DELAWARE IN A “SPRINT” TO VACCINATE
January 13, 2021
“Today we are announcing plans that we are calling a ‘sprint to vaccinate,’” said Division of Public Health Director Dr. Karyl Rattay in today’s virtual briefing on Delaware’s response to COVID19. According to DPH, the state has received a total of nearly 59,000 doses of a combination of the Pfizer and Moderna vaccines, of which almost 27,000 doses have reportedly been administered. Dr. Rattay says six weekend “drive-through” vaccination events will be hosted at DMV’s throughout the state this month to help get larger volumes of people vaccinated. “We are really eager to get all health care workers who have not yet gotten their vaccination to get vaccinated at one of these events.”

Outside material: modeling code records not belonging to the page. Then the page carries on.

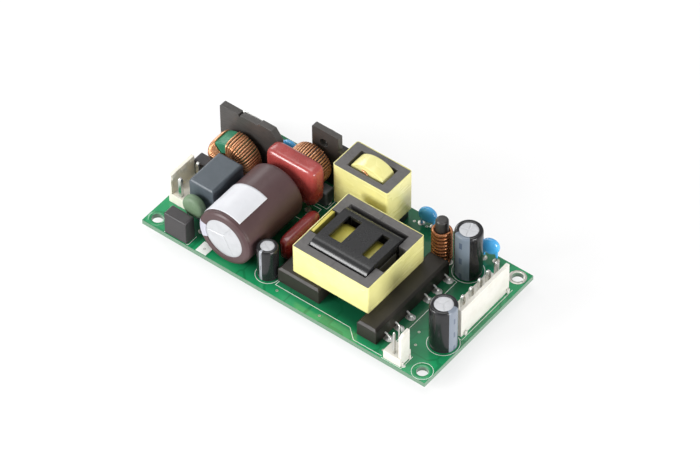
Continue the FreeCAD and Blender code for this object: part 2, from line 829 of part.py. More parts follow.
def arch(x0, x1, y0, y1, z0, top, edge):
    """A bar along X, square below and rounded over its two upper edges."""
    points = [(x0, y0, z0), (x0, y1, z0)]
    steps = [math.radians(90.0 * i / corner_steps) for i in range(corner_steps + 1)]
    points += [(x0, y1 - edge + edge * math.cos(a), top - edge + edge * math.sin(a)) for a in steps]
    points += [(x0, y0 + edge - edge * math.sin(a), top - edge + edge * math.cos(a)) for a in steps]
    return outline(points, (x1 - x0, 0, 0))


def former_cover(x0, x1, y0, y1, z0, top):
    """The former's upper shell over the winding, rounded along its front and back."""
    shell = arch(x0, x1, y0, y1, z0, top, former_edge)
    w = former_wall
    room = arch(x0 + w, x1 - w, y0 + w, y1 - w, z0, top - w, former_edge - w / 2)
    passage = block(x0, x1, core_middle_y() - core_post / 2, core_middle_y() + core_post / 2, z0, post_ceiling())
    return shell.cut(room).cut(passage)


def core_middle_y():
    """Y of the transformer core's centre line."""
    return (core_front + core_back) / 2


def post_ceiling():
    """Height of the top of the transformer core's centre post."""
    return board_top + core_top - core_post_margin


def winding_block(x0, x1, y0, y1, z0, top):
    """Taped winding inside the former, with the passage for the centre post."""
    w = former_wall
    body = arch(x0 + w, x1 - w, y0 + w, y1 - w, z0, top - w, former_edge - w / 2)
    half = core_post / 2
    floor = z0 + core_post_margin
    passage = block(x0, x1, core_middle_y() - half, core_middle_y() + half, floor, post_ceiling())
    return body.cut(passage)


def transformer_rails(z0):
    """Plate under the core with the two pin rails, and the pins."""
    floor = block(
        primary_rail_right, secondary_rail_left, core_front + core_leg, core_back - core_leg, z0 - former_floor, z0)
    left = eased_block(
        primary_rail_left, primary_rail_right, primary_rail_front, primary_rail_back, board_top, z0, rail_chamfer)
    right = eased_block(
        secondary_rail_left, secondary_rail_right, secondary_rail_front, secondary_rail_back,
        board_top, z0, rail_chamfer)
    add("transformer_base", left.fuse(floor).fuse(right).removeSplitter())
    low = board_top + tail_height
    x = secondary_rail_right + tail_reach
    for y in secondary_tails:
        drop = straight_lead(x, y, low + thick_lead, thick_lead)
        out = block(secondary_rail_right, x, y - thick_lead / 2, y + thick_lead / 2, low, low + thick_lead)
        add("magnetics_pins", drop.fuse(out).removeSplitter())
    for y in primary_pins:
        add("magnetics_pins", straight_lead(primary_pin_x, y, board_top, thick_lead))


def boost_choke():
    """Deep E core set lying flat round an arched winding, on a black base."""
    x0, x1 = boost_left + boost_tape, boost_right - boost_tape
    y0, y1 = boost_front + boost_tape, boost_back - boost_tape
    z0, z1 = board_top + boost_base, board_top + boost_top
    joint = (y0 + y1) / 2
    centre_x = (x0 + x1) / 2
    half_post = boost_post / 2
    for name, y_yoke, side in (("boost_core_front", y0, 1), ("boost_core_back", y1, -1)):
        low, high = min(y_yoke, joint), max(y_yoke, joint)
        inner = y_yoke + side * boost_yoke
        window = block(x0 + boost_leg, x1 - boost_leg, min(inner, joint), max(inner, joint), z0, z1)
        middle = block(
            centre_x - half_post, centre_x + half_post, min(inner, joint), max(inner, joint),
            z0 + boost_leg, z1 - boost_leg)
        add(name, block(x0, x1, low, high, z0, z1).cut(window).fuse(middle).removeSplitter())
    band = block(boost_left, boost_right, boost_front, boost_back, z0, z1)
    add("boost_tape", band.cut(block(x0, x1, y0, y1, z0, z1)))
    left, right = x0 + boost_leg + boost_gap, x1 - boost_leg - boost_gap
    crown = z1 + boost_crown
    near, far = y0 + boost_yoke + boost_gap, y1 - boost_yoke - boost_gap
    half = (right - left) / 2
    bend = boost_crown + boost_shoulder
    steps = [math.pi * i / crown_steps for i in range(crown_steps + 1)]
    points = [(left, near, z0), (right, near, z0)]
    points += [(centre_x + half * math.cos(a), near, crown - bend + bend * math.sin(a)) for a in steps]
    winding = outline(points, (0, far - near, 0))
    post_space = block(
        centre_x - half_post, centre_x + half_post, near, far, z0 + boost_leg, z1 - boost_leg)
    add("boost_winding", winding.cut(post_space))
    inset = boost_foot_inset
    add("boost_base", block(x0 + inset, x1 - inset, y0 + inset, y1 - inset, board_top, z0))
    for sx in (-1, 1):
        for sy in (-1, 1):
            add("magnetics_pins", straight_lead(
                centre_x + sx * boost_pin_x, joint + sy * boost_pin_y, board_top, thick_lead))


def surface_parts():
    """Control chips and small passives soldered to the underside."""
    for x, y, length, width, height in chip_parts:
        add("underside_chips", block(
            x - length / 2, x + length / 2, y - width / 2, y + width / 2, -height, 0))
    for x, y in chip_passives:
        add("underside_passives", block(
            x - passive_length / 2, x + passive_length / 2, y - passive_width / 2, y + passive_width / 2,
            -passive_height, 0))


def circuit_board():
    """The board with its mounting holes and a drilled hole for each lead."""
    x, y = board_length / 2, board_width / 2
    board = block(-x, x, -y, y, 0, board_thickness)
    holes = [
        Part.makeCylinder(mount_hole_diameter / 2, board_thickness, Vector(sx * (x - hole_inset), sy * (y - hole_inset), 0))
        for sx in (-1, 1) for sy in (-1, 1)
    ]
    for px, py, size in drills:
        half = size / 2 + drill_clearance
        holes.append(block(px - half, px + half, py - half, py + half, 0, board_thickness))
    add("circuit_board", board.cut(Part.makeCompound(holes)))


def solder_joints():
    """A cone of solder under each lead."""
    for px, py, size in drills:
        wide = size / math.sqrt(2) + drill_clearance * 2 + solder_flare / 2
        tip = size / 2
        cone = faceted(((tip, -solder_height), (wide, 0)), solder_sides)
        add("solder_joints", moved(cone, px, py, 0))


def main():
    """Make every sub-part and write one file for each."""
    header("input", input_wall_x, input_row_y, input_ways, input_places, -1)
    header("output", output_wall_x, output_row_y, output_ways, range(output_ways), 1)
    signal_header()
    fuse("line_fuse", line_fuse_x, line_fuse_y)
    fuse("neutral_fuse", neutral_fuse_x, neutral_fuse_y)
    x_capacitor()
    thermistor()
    common_mode_choke()
    bulk_capacitor()
    film_capacitors()
    wound_ring()
    small_box_capacitor()
    heat_sinks()
    disc_capacitors()
    upright_can("aux_capacitor", (aux_x, aux_y, aux_diameter, aux_height), small_can_pitch, 20)
    upright_can("front_output_capacitor", front_can, large_can_pitch, 24)
    upright_can("tall_output_capacitor", tall_can, large_can_pitch, 24)
    rod_filter()
    main_transformer()
    boost_choke()
    surface_parts()
    circuit_board()
    solder_joints()
    os.makedirs("parts", exist_ok=True)
    for name, solids in parts.items():
        shape = solids[0] if len(solids) == 1 else Part.makeCompound(solids)
        shape.exportStep("parts/%s.step" % name)
        print(name, len(shape.Solids), shape.isValid(), round(shape.Volume, 2))


main()
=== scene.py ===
# %% [markdown]
# # Open frame power supply
#
# The real thing is a bare circuit board, four by two inches, with every part in the open.
# Mains comes in at the left header, passes the fuses and the filter, and is stored in the large brown capacitor.
# The yellow taped transformer in the middle hands it over to the row of output posts on the right.
# This file dresses the measured model: each cell makes one group of parts and prints what it made.

# %% The measured model, and the tools that this file needs
import math
import bmesh
import bpy
import numpy as np
from mathutils import Matrix, Vector


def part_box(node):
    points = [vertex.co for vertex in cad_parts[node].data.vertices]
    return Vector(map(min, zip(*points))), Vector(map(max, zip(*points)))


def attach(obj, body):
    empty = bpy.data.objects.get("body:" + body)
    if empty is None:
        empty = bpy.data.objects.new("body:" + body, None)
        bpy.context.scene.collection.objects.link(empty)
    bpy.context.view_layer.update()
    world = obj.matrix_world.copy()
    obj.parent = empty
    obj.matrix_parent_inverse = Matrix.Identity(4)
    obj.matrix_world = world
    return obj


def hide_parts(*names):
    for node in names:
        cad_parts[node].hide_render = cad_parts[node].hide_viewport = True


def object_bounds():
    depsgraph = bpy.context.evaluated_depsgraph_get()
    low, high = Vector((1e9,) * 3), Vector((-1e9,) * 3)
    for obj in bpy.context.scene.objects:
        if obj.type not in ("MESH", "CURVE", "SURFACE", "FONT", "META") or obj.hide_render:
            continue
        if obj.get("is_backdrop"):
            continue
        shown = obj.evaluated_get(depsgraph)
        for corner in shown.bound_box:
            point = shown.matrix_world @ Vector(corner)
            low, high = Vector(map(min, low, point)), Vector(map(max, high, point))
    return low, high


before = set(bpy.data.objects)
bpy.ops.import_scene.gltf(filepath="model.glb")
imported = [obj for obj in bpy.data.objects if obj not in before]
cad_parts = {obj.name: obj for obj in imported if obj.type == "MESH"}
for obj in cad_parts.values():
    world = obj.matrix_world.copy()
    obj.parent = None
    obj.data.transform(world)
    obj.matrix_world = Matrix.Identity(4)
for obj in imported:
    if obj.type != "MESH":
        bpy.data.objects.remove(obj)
cad_low, cad_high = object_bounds()
print("measured box in mm:", [round(v * 1000, 2) for v in (*cad_low, *cad_high)])

# %% [markdown]
# ## Light, floor and camera
#
# The photograph was taken in a white studio, from the front right and well above the board.
# Its light is broad and comes from the front left, so the front faces are the lightest.
# A low white floor catches the shadow, and the white around is what the glossy parts reflect.

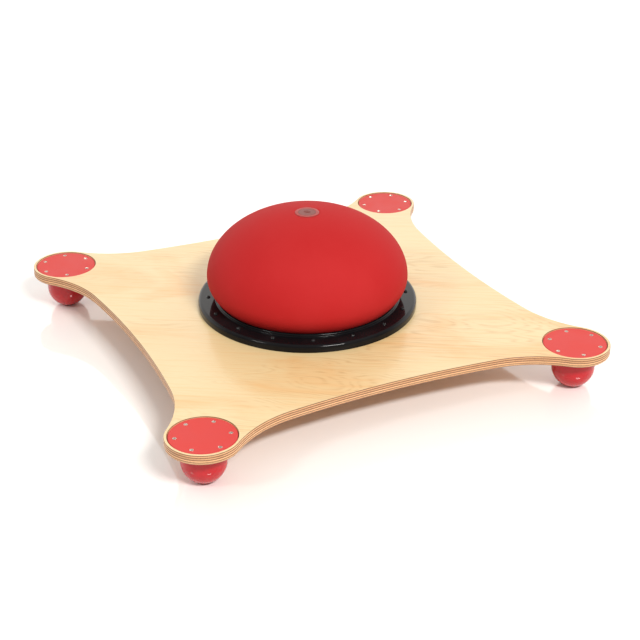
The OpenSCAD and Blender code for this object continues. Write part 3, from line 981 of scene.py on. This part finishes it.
studioValues = {
    "floorSize": 60.0,
    "floorColour": (0.93, 0.925, 0.915, 1),
    "floorRoughness": 0.07,
    "floorIor": 1.8,
    "backdrop": (1.85, 1.80, 1.74, 1),
    "room": (0.36, 0.335, 0.32, 1),  # the dim side, behind the camera
    "ceiling": (0.60, 0.575, 0.55, 1),
    "backdropSide": (0.44, 0.90, 0.0),
    "sideFade": (-0.25, 0.6),  # where the dim side turns into the backdrop
    "ceilingFade": (0.48, 0.68),  # and where both turn into the ceiling
}

# name, place, size, power in watts, colour
lights = [
    ("keyPanel", (0.36, -5.10, 4.80), (2.2, 0.75), 400, (1.0, 0.975, 0.945)),
    ("leftStrip", (-5.40, -0.87, 4.27), (1.3, 0.5), 75, (1.0, 0.975, 0.95)),
]


def makeSky(v):
    world = bpy.data.worlds.new("studioWorld")
    world.use_nodes = True
    tree = world.node_tree
    ray = addNode(tree, "ShaderNodeTexCoord").outputs["Generated"]
    up = maths(tree, "ABSOLUTE", addNode(tree, "ShaderNodeSeparateXYZ", {0: ray}).outputs["Z"])
    side = addNode(tree, "ShaderNodeVectorMath", {0: ray, 1: v["backdropSide"]}, operation="DOT_PRODUCT")
    around = mixColour(tree, fade(tree, side.outputs["Value"], *v["sideFade"]), v["room"], v["backdrop"])
    colour = mixColour(tree, fade(tree, up, *v["ceilingFade"]), around, v["ceiling"])
    tree.links.new(colour, tree.nodes["Background"].inputs["Color"])
    bpy.context.scene.world = world


def makeFloor(v):
    size = v["floorSize"] / 2
    mesh = bpy.data.meshes.new("studioFloor")
    points = [(-size, -size, 0), (size, -size, 0), (size, size, 0), (-size, size, 0)]
    mesh.from_pydata(points, [], [(0, 1, 2, 3)])
    paint = {"Roughness": v["floorRoughness"], "Base_Color": v["floorColour"], "IOR": v["floorIor"]}
    mesh.materials.append(newFinish("floorPaint", **paint)[0])
    floor = bpy.data.objects.new("studioFloor", mesh)
    bpy.context.scene.collection.objects.link(floor)


def makeStudio(v):
    makeFloor(v)
    makeSky(v)
    for name, place, size, power, colour in lights:
        data = bpy.data.lights.new(name, "AREA")
        data.shape = "RECTANGLE"
        data.size, data.size_y = size
        data.energy = power
        data.color = colour
        lamp = bpy.data.objects.new(name, data)
        lamp.location = place
        lamp.rotation_euler = Vector(place).to_track_quat("Z", "Y").to_euler()
        bpy.context.scene.collection.objects.link(lamp)
    bpy.context.scene.view_settings.view_transform = "Standard"


makeStudio(studioValues)
print("studio lit with", len(lights), "panels")
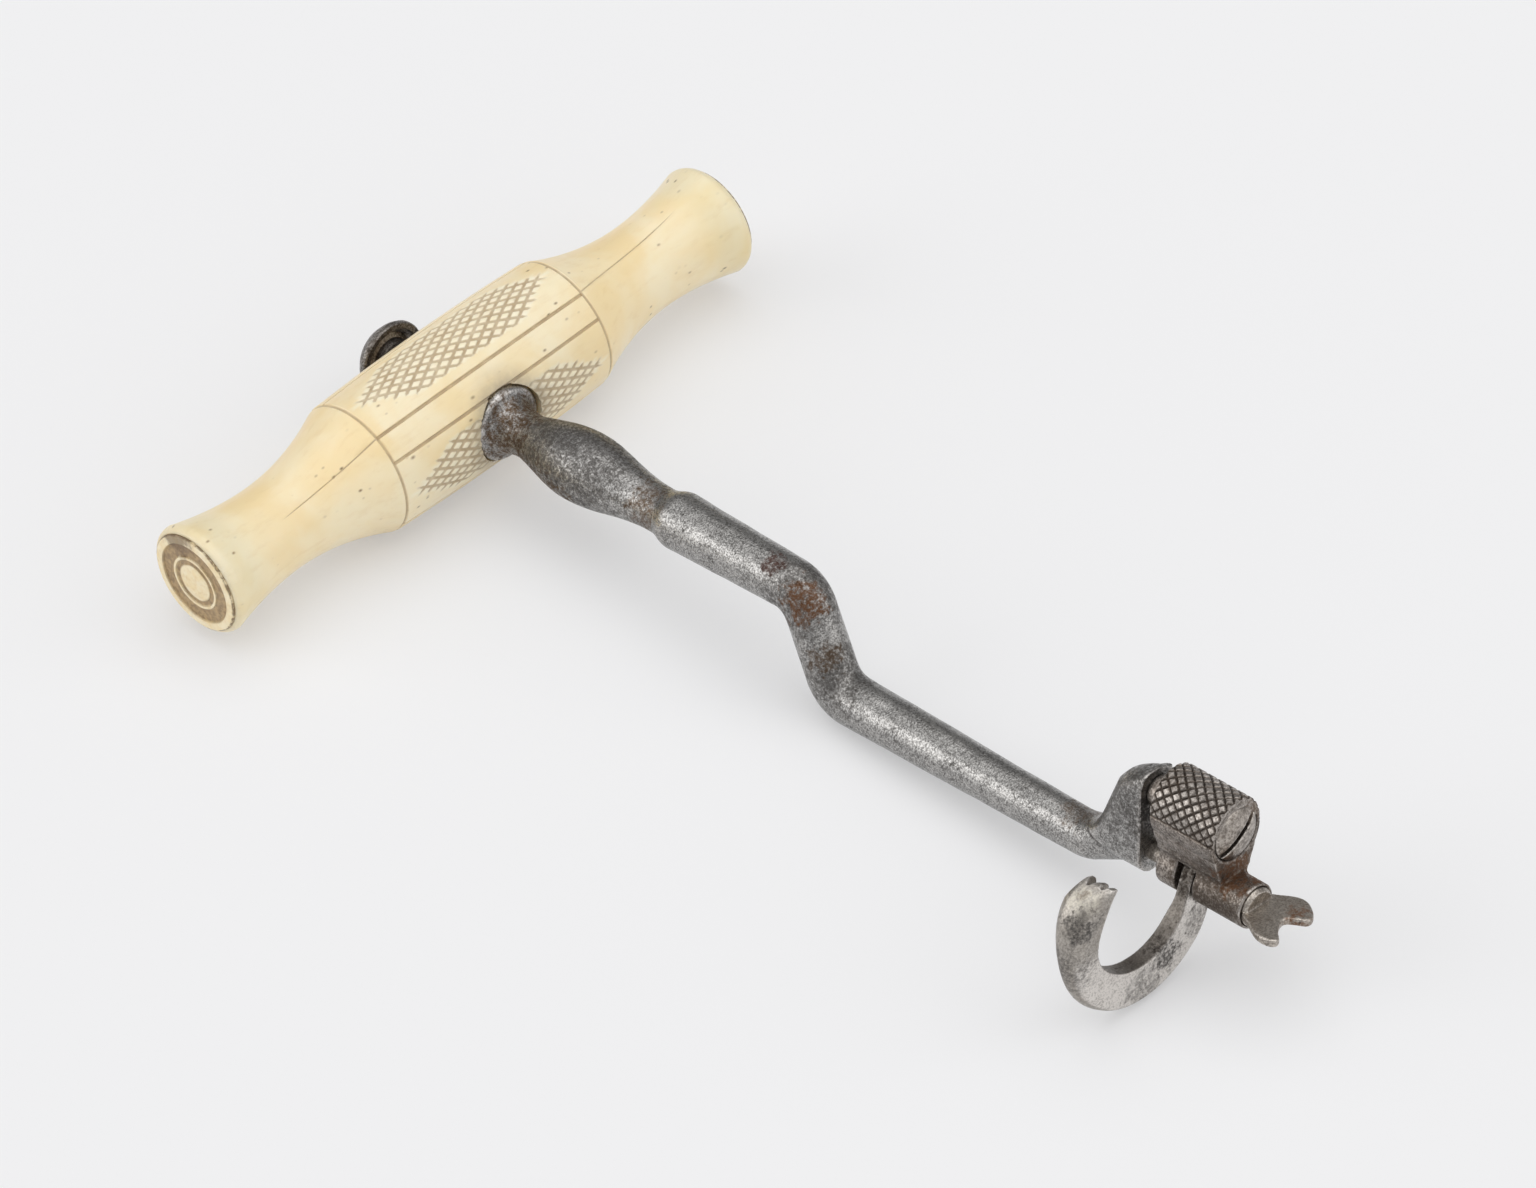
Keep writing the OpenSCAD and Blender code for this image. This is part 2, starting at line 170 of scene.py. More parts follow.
def in_mm(tree, stretch=(1, 1, 1)):
    """Object coordinates in millimetres in the key's frame, about the crossing of handle and shank."""
    coords = tree.nodes.new("ShaderNodeTexCoord").outputs["Object"]
    moved = Matrix.Rotation(-lie, 3, "X") @ crossing / MM
    laid = shader_node(tree, "ShaderNodeMapping", {
        "Vector": coords, "Location": -moved, "Rotation": (-lie, 0, 0),
        "Scale": (1 / MM,) * 3}).outputs["Vector"]
    if stretch == (1, 1, 1):
        return laid
    return shader_node(tree, "ShaderNodeMapping", {"Vector": laid, "Scale": stretch}).outputs["Vector"]


def new_group(name, inputs, outputs):
    """An empty node group: places come in as vectors, all else comes in and goes out as numbers."""
    tree = bpy.data.node_groups.new(name, "ShaderNodeTree")
    for label in inputs:
        kind = "NodeSocketVector" if label in ("Position", "Centre") else "NodeSocketFloat"
        tree.interface.new_socket(label, in_out="INPUT", socket_type=kind)
    for label in outputs:
        tree.interface.new_socket(label, in_out="OUTPUT", socket_type="NodeSocketFloat")
    return tree, tree.nodes.new("NodeGroupInput").outputs, tree.nodes.new("NodeGroupOutput").inputs


def use_group(tree, group, sockets):
    return shader_node(tree, "ShaderNodeGroup", sockets, node_tree=group).outputs


def make_patch_group():
    """A patch about one place, with a ragged edge, for stains and for painted shade and highlights."""
    tree, given, out = new_group(
        "stain_and_light_patch", ("Position", "Centre", "Radius", "Ragged", "Grain"), ("Mask",))
    away = measured(tree, "DISTANCE", given["Position"], given["Centre"])
    near = minus(tree, 1.0, sums(tree, "DIVIDE", away, given["Radius"]))
    break_up = minus(tree, noise(tree, given["Position"], given["Grain"], 4, 0.65), 0.5)
    value = plus(tree, near, times(tree, break_up, given["Ragged"]))
    tree.links.new(between(tree, value, 0.0, 0.45), out["Mask"])
    return tree


def make_pitting_group():
    """Salt and pepper pitting of old steel: a brightness mask, dark pits and a height."""
    tree, given, out = new_group("old_steel_pitting", ("Position", "Fine"), ("Bright", "Pits", "Height"))
    where = given["Position"]
    fine = noise(tree, where, given["Fine"], 2, 0.6)
    grit = noise(tree, where, times(tree, given["Fine"], 0.4), 3, 0.6)
    cloud = noise(tree, where, 0.35, 3, 0.6, 0.4)
    bright = plus(tree, times(tree, fine, 0.62), times(tree, grit, 0.24))
    bright = plus(tree, bright, times(tree, cloud, 0.14))
    tree.links.new(between(tree, bright, 0.38, 0.64), out["Bright"])
    deep = plus(tree, times(tree, grit, 0.7), times(tree, cloud, 0.3))
    pits = minus(tree, 1.0, between(tree, deep, 0.33, 0.42))
    tree.links.new(pits, out["Pits"])
    height = minus(tree, fine, times(tree, pits, 0.8))
    tree.links.new(height, out["Height"])
    return tree


def make_speck_group():
    """Small pores and specks of dirt, drawn out along the first axis."""
    tree, given, out = new_group("pores_and_specks", ("Position", "Scale", "Size", "Share"), ("Mask",))
    cells = shader_node(tree, "ShaderNodeTexVoronoi",
                        {"Vector": given["Position"], "Scale": given["Scale"]})
    spot = minus(tree, 1.0, between(tree, cells.outputs["Distance"], 0.0, given["Size"]))
    apart = shader_node(tree, "ShaderNodeSeparateColor", {"Color": cells.outputs["Color"]})
    chosen = sums(tree, "GREATER_THAN", given["Share"], apart.outputs[0])
    tree.links.new(times(tree, spot, chosen), out["Mask"])
    return tree


PATCH = make_patch_group()
PITTING = make_pitting_group()
SPECKS = make_speck_group()


def attribute(tree, name):
    return shader_node(tree, "ShaderNodeAttribute", attribute_name=name).outputs["Fac"]


def dress(tree, surface, **values):
    """Links values to the shader's sockets, or sets their constants, by their labels."""
    for label, value in values.items():
        feed(tree, surface.inputs[label.replace("_", " ").title()], value)


def new_material(name, **constants):
    material = bpy.data.materials.new(name)
    material.use_nodes = True
    tree = material.node_tree
    surface = tree.nodes["Principled BSDF"]
    dress(tree, surface, **constants)
    return material, tree, surface


def raised(tree, height, distance):
    bump = shader_node(tree, "ShaderNodeBump", {"Height": height, "Distance": distance})
    return bump.outputs["Normal"]


def off_axis(tree, apart, first, second):
    """The distance from an axis, from the two coordinates across it."""
    flat = shader_node(tree, "ShaderNodeCombineXYZ", {first: apart[first], second: apart[second]})
    return measured(tree, "LENGTH", flat.outputs[0])


# Colours of steel and bone, and how far dirt has smeared round the collar
PIT_DARK = (0.050, 0.045, 0.040)
BROWN_FILM = (0.135, 0.092, 0.060)
WORN_BRIGHT = (0.76, 0.72, 0.68)
# dark of dirt in grooves, also used as painted shade in gaps
GROOVE_AND_SHADE_DARK = (0.050, 0.038, 0.030)
BONE_PALE = (0.940, 0.820, 0.575)
BONE_CREAM = (0.900, 0.725, 0.420)
BONE_AMBER = (0.680, 0.470, 0.190)
BONE_WHITE = (0.960, 0.900, 0.720)
BONE_DIRT = (0.520, 0.400, 0.250)
BONE_SPECK = (0.240, 0.150, 0.070)
BONE_SMEAR = (0.420, 0.340, 0.230)
SMEAR_W = 3.2

# The plug's turned face: its browns, where its rim is chipped, and the edges of its rings and joint
PLUG_DEEP, PLUG_BROWN = (0.20, 0.115, 0.045), (0.46, 0.31, 0.15)
CHIP_BROWN, JOINT_BROWN = (0.17, 0.10, 0.045), (0.13, 0.075, 0.03)
PLUG_CHIP = (47.5, -2.5, 6.9)
PLUG_RINGS = ((3.85, 4.15, 5.8, 6.15), (2.55, 2.95, 3.35, 3.65))
PLUG_JOINT = (7.0, 7.25)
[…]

DPH also announced that vaccinations will become available over the next three weeks at a number of Rite Aid, Walgreens, Giant, Albertsons and CVS stores while DPH is planning a vaccination reservation system for Phase 1a providers. A.J. Schall, Director of Delaware’s Emergency Management Agency added that they are working to expand the current Curative testing partnership to vaccinations, with the goal of having three Curative sites across Delaware to help in the State’s efforts to increase people’s access to getting vaccinated. “This is all preparing us well for (Phase) 1b to have lots of options and opportunities for people to get vaccinated,” said Dr. Rattay. As for vaccine access and the Phase timeline moving forward, the state says DPH will notify the public when the next phase of vaccinations will be occurring through press releases, their social media, and their website at de.gov/covidvaccine.
According to DPH, the total number of reported positive cases of COVID19 is now over 66,000 with nearly 1,000 total lives lost. There are reportedly 473 people currently hospitalized in the state of Delaware due to COVID19, an all-time high since the start of the pandemic in March of 2020. “As much as we’re hitting the high water mark right now for COVID patients, we see the hospitals managing their other capacity to really meet the demand of the COVID patients,” said Schall. “It’s a good and bad situation. It means they’re managing what they need to with the COVID patients, but it also unfortunately probably means there’s other people with delayed care.”